A real problem with wide angle zooms crops up with most photographers inability to understand the need for a really GOOD lenshood. While all those nice molded sculptures they give you with a 17-35 or whatever you buy, the hood is of MINIMAL help even at the wide end and totally useless at the longer end. In a lense that is extremely susceptible to flare (ALL wide angle zooms), it only serves more as a bumper to protect it from whacks and bangs.

Consider what film people use if you want more solid guidance. Documentary people shooting 16 or super 16 will travel with a zoom, AND usually a set of three or four hi-speed primes. NO ONE in the feature film end would shoot anything with a zoom . . . they can't afford the loss in quality.

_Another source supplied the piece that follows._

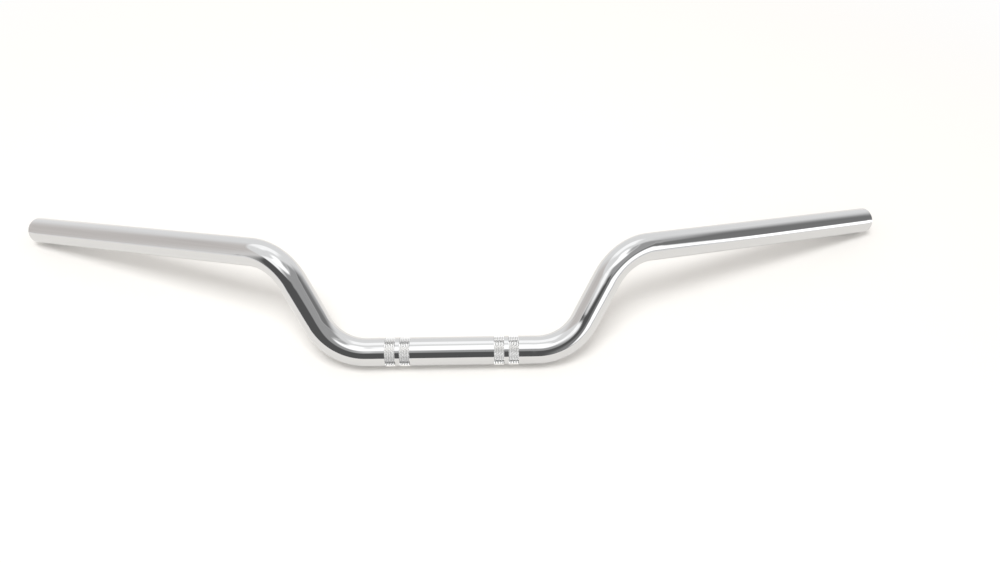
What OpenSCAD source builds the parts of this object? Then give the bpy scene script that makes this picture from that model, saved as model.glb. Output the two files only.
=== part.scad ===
// Motorcycle handlebar: one bent steel tube with four knurled clamp bands.
// X runs along the bar and Z is up, with the bar lying as it comes to rest on a flat surface:
// on its knurled centre and on the two grip ends, with the bends raised.
// The origin is the middle of the clamp axis.

/* [Tube] */
// Outside diameter of the tube, 7/8 inch
tube_d = 22.2; // [18:0.1:28.6]
// Thickness of the tube's wall
wall = 2; // [1.2:0.1:4]
// Bevel on the outer edge of each cut end
end_bevel = 0.8; // [0.2:0.1:1.1]
// Bevel on the mouth of the bore at each cut end
mouth_bevel = 0.5; // [0.1:0.1:0.8]

/* [Bends] */
// Straight centre stretch between the two lower bends
centre_length = 132; // [116:1:220]
// Radius of every bend, at the middle of the tube
bend_radius = 42; // [36:1:70]
// Angle of the lower bends, from the centre stretch into the risers
riser_bend = 62; // [45:1:75]
// Straight stretch of each riser between its two bends
riser_length = 37.5; // [10:0.5:90]
// Angle of the upper bends, from the risers into the grips
grip_bend = 61; // [45:1:75]
// How far the plane of an upper bend is turned out of that of the lower one
grip_turn = 26.5; // [18:0.5:45]
// Straight stretch of each grip end, from the upper bend to the cut end
grip_length = 235; // [150:1:330]
// How much the radius of the tube and of its bore is drawn in round a bend
bend_draw = 0.03; // [0.02:0.01:0.1]
// Length of the taper from a straight stretch down to a bend
bend_taper = 0.4; // [0.3:0.1:1]

/* [Knurling] */
// Distance between the middles of the two clamp seats
seat_spacing = 84; // [70:1:92]
// Width over the two knurled bands of one clamp seat
seat_width = 19; // [12:0.5:24]
// Plain gap between the two bands of a seat
band_gap = 3.6; // [2:0.1:6]
// Number of diamonds around a band
diamonds_around = 36; // [24:1:44]
// Number of diamonds along a band
diamonds_along = 4; // [2:1:5]
// Height of the diamonds' tips above the tube
tip_height = 0.2; // [0.1:0.05:0.5]
// Depth of the grooves between the diamonds, below the tube's surface
groove_depth = 0.1; // [0.05:0.05:0.3]
// Plain run-out at each side of a band, rolled a little deeper than the grooves
run_out = 0.15; // [0.1:0.05:0.4]

/* [Hidden] */
$fn = 96;

tube_r = tube_d / 2;
bore_r = tube_r - wall;
// The two bevels of a cut end leave a rim between them, also on a thin wall
outer_bevel = min(end_bevel, 0.55 * wall);
inner_bevel = min(mouth_bevel, 0.4 * wall);
rim_r = tube_r - outer_bevel;
band_width = (seat_width - band_gap) / 2;
// The middles of the four bands, measured from the left end of the centre stretch
band_places = [for (side = [-1, 1]) for (half = [-1, 1])
    (centre_length + side * seat_spacing + half * (seat_width - band_width)) / 2];
tip_r = tube_r + tip_height;
groove_r = tube_r - groove_depth;
// The rolled floor lies this far under the flat facets of the grooves
floor_clearance = 0.05;
floor_r = groove_r * cos(90 / diamonds_around) - floor_clearance;
// A bend reaches this far inside the straights that it joins
bend_lap = 1.5 * bend_taper;
// A cutter reaches this far past what it cuts
past = 1;

// A vector turned about the x axis, and about the z axis
function turned_x(v, a) = [v.x, v.y * cos(a) - v.z * sin(a), v.y * sin(a) + v.z * cos(a)];
function turned_z(v, a) = [v.x * cos(a) - v.y * sin(a), v.x * sin(a) + v.y * cos(a), v.z];
// Where a bend from the origin ends, and a point that is given from there
function bend_end(a) = bend_radius * [sin(a), 1 - cos(a), 0];
function past_bend(v, a) = turned_z(v, a) + bend_end(a);

// The second bend turns back, so that the grips run outwards again
upper_turn = grip_turn - 180;
along_x = [1, 0, 0];
// Middle of the right cut end and the grip's direction, with the riser still in the xy plane
end_from_riser = turned_x(past_bend(grip_length * along_x, grip_bend), upper_turn)
    + riser_length * along_x;
flat_end = past_bend(end_from_riser, riser_bend) + centre_length / 2 * along_x;
flat_grip = turned_z(turned_x(turned_z(along_x, grip_bend), upper_turn), riser_bend);

// The bar is rolled about the clamp axis until its cut ends touch the surface that the knurled
// bands lie on. Each touches it with the outer edge of its bevel.
end_reach = norm([flat_end.y, flat_end.z]);
end_azimuth = atan2(flat_end.z, flat_end.y);
function end_drop(slope) = tube_r * sqrt(1 - slope * slope) + outer_bevel * slope;
function resting_roll(roll, steps) = steps == 0
    ? roll
    : let (drop = end_drop(turned_x(flat_grip, roll).z))
        resting_roll(asin((drop - tip_r) / end_reach) - end_azimuth, steps - 1);
lie_roll = resting_roll(45, 12);

// A solid turned about the x axis, from its outline as [distance along x, radius] points
module turned_along_x(outline) {
    rotate([0, 90, 0])
        rotate_extrude()
            polygon([for (p = outline) [p[1], p[0]]]);
}

// The ends of a straight stretch's outline, where a bend follows
function taper_in(radius) = [[0, 0], [0, radius - 2 * bend_draw], [bend_taper, radius]];
function taper_out(radius, length) =
    [[length - bend_taper, radius], [length, radius - 2 * bend_draw], [length, 0]];

// A straight rod along +x between two bends
module rod(radius, length) {
    turned_along_x(concat(taper_in(radius), taper_out(radius, length)));
}

// One bend of a rod, from the origin along +x and turning towards +y
module bend(radius, angle) {
    lap_angle = bend_lap / bend_radius * 180 / PI;
    translate([0, bend_radius, 0])
        rotate([0, 0, -90 - lap_angle])
            rotate_extrude(angle = angle + 2 * lap_angle)
                translate([bend_radius, 0])
                    circle(r = radius - bend_draw);
}

// Carries what follows past a bend
module after_bend(angle) {
    translate(bend_end(angle))
        rotate([0, 0, angle])
            children();
}

// The right half past the centre stretch: lower bend, riser, upper bend, and then the grip,
// which is the child
module arm(radius) {
    translate([centre_length / 2, 0, 0]) {
        bend(radius, riser_bend);
        after_bend(riser_bend) {
            rod(radius, riser_length);
            translate([riser_length, 0, 0])
                rotate([upper_turn, 0, 0]) {
                    bend(radius, grip_bend);
                    after_bend(grip_bend)
                        children();
                }
        }
    }
}

// Both arms, laid down to rest
module both_arms(radius) {
    rotate([lie_roll, 0, 0])
        for (side = [0, 1])
            mirror([side, 0, 0])
                arm(radius)
                    children();
}

// A grip end on the outside, bevelled at the cut
module grip_outside() {
    turned_along_x(concat(taper_in(tube_r),
        [[grip_length - outer_bevel, tube_r], [grip_length, rim_r], [grip_length, 0]]));
}

// The bore of a grip end, opened out at its mouth
module grip_bore() {
    mouth_r = bore_r + inner_bevel + past;
    turned_along_x(concat(taper_in(bore_r),
        [[grip_length - inner_bevel, bore_r], [grip_length + past, mouth_r],
        [grip_length + past, 0]]));
}

// The centre stretch, rolled down to a plain floor where the knurling goes
module centre_outside() {
    half = band_width / 2 + run_out;
    floors = [for (place = band_places) each
        [[place - half, tube_r], [place - half, floor_r],
        [place + half, floor_r], [place + half, tube_r]]];
    turned_along_x(concat(taper_in(tube_r), floors, taper_out(tube_r, centre_length)));
}

// A knurled band about the x axis, as a drum of tips and grooves.
// Its grid has two steps a diamond each way, and tips and grooves take turns on it.
// Each square of the grid is split along its groove.
module knurled_band() {
    around = 2 * diamonds_around;
    along = 2 * diamonds_along;
    function at(i, j) = j * around + i % around;
    function height(i, j) = (i + j) % 2 == 0 ? groove_r : tip_r;
    rings = [for (j = [0:along]) for (i = [0:around - 1])
        let (a = 360 * i / around, r = height(i, j))
            [band_width * (j / along - 0.5), -r * sin(a), -r * cos(a)]];
    points = concat(rings, [[-band_width / 2, 0, 0], [band_width / 2, 0, 0]]);
    near = len(points) - 2;
    far = len(points) - 1;
    skin = [for (j = [0:along - 1]) for (i = [0:around - 1])
        let (a = at(i, j), b = at(i + 1, j), c = at(i + 1, j + 1), d = at(i, j + 1))
            each (i + j) % 2 == 0 ? [[a, b, c], [a, c, d]] : [[a, b, d], [b, c, d]]];
    caps = [for (i = [0:around - 1])
        each [[near, at(i + 1, 0), at(i, 0)], [far, at(i, along), at(i + 1, along)]]];
    polyhedron(points = points, faces = concat(skin, caps));
}

module handlebar() {
    color("silver")
        difference() {
            union() {
                translate([-centre_length / 2, 0, 0]) {
                    centre_outside();
                    for (place = band_places)
                        translate([place, 0, 0])
                            knurled_band();
                }
                both_arms(tube_r)
                    grip_outside();
            }
            translate([-centre_length / 2, 0, 0])
                rod(bore_r, centre_length);
            both_arms(bore_r)
                grip_bore();
        }
}

handlebar();
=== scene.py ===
from math import asin, atan2, degrees, hypot, pi, radians, sqrt

import bpy
import numpy as np
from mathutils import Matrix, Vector


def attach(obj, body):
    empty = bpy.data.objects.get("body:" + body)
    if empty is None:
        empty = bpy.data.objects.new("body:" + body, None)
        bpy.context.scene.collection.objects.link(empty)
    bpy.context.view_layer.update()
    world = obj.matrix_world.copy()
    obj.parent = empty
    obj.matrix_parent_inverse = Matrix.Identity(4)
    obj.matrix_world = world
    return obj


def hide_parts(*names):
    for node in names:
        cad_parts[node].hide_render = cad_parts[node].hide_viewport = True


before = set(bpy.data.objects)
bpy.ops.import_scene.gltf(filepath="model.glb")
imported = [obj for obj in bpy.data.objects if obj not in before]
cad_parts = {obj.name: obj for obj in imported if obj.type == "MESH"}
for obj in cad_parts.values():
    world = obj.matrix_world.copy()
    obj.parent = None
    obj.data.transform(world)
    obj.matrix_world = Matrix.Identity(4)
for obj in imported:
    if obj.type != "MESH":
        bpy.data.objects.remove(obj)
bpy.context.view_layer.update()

millimetre = 0.001

# Sizes are in millimetres and degrees. The tube's are the same as in the part's source.
tube = {
    "radius": 11.1,
    "wall": 2.0,
    "centreLength": 132.0,
    "bendRadius": 42.0,
    "riserBend": 62.0,
    "riserLength": 37.5,
    "gripBend": 61.0,
    "gripTurn": 26.5,
    "gripLength": 235.0,
    "drawIn": 0.072,        # how much thinner the outside is round a bend
    "boreDrawIn": 0.03,     # and how much narrower the bore is there
    "drawInRun": 6.0,       # the length over which that comes about
    "drawInRings": 5,
    "outerBevel": 0.8,
    "mouthBevel": 0.5,
    "edgeEase": 0.14,       # rounding of the bevels' edges
    "columns": 120,         # steps around, two to a diamond
    "bendStep": 1.4,        # longest step between rings in a bend
    "straightStep": 9.0,    # and on a straight
    "boreCentreRings": 9,
    "sharpAngle": 19.0,     # edges steeper than this stay sharp in the shading
}
# Finer and deeper than the knurling in the part's source, with its tips at the same height.
knurling = {
    "seatSpacing": 84.0,
    "seatWidth": 19.0,
    "bandGap": 3.6,
    "diamondsAround": 60,
    "diamondsAlong": 3,
    "tipHeight": 0.2,
    "grooveDepth": 0.34,
    "runOut": 0.15,
    "floorDepth": 0.38,     # of the rolled floor at each side of a band
    "wallRun": 0.02,
    "clearRun": 0.05,       # no other ring comes this near to a band
}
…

Remember that these are people who insist of their gear being stripped and calibrated on a regular basis . . . they can afford and insist on, the absolute best that is available.

good luck
Paul Aparycki

  And I'm also wondering whether it might not be better to give up the 
  benefit of zooming and get the 24mm and 35mm f/1.4 L prime lenses. I 
  have the 35mm f/2.0 prime and the 20-35mm f/3.5-4.5 zoom and think I 
  see a big difference between them - even with (film) cameras nowhere 
  near as good as the 1Ds MK II. So if the f/1.4 L primes yield better 
  images than the f/2.8 & f/4.0 L zooms, then by using the primes I'd 
  get the better-image benefit plus at least two stops of speed.

  Or at least so it seems to me. I'd appreciate any advice about all this.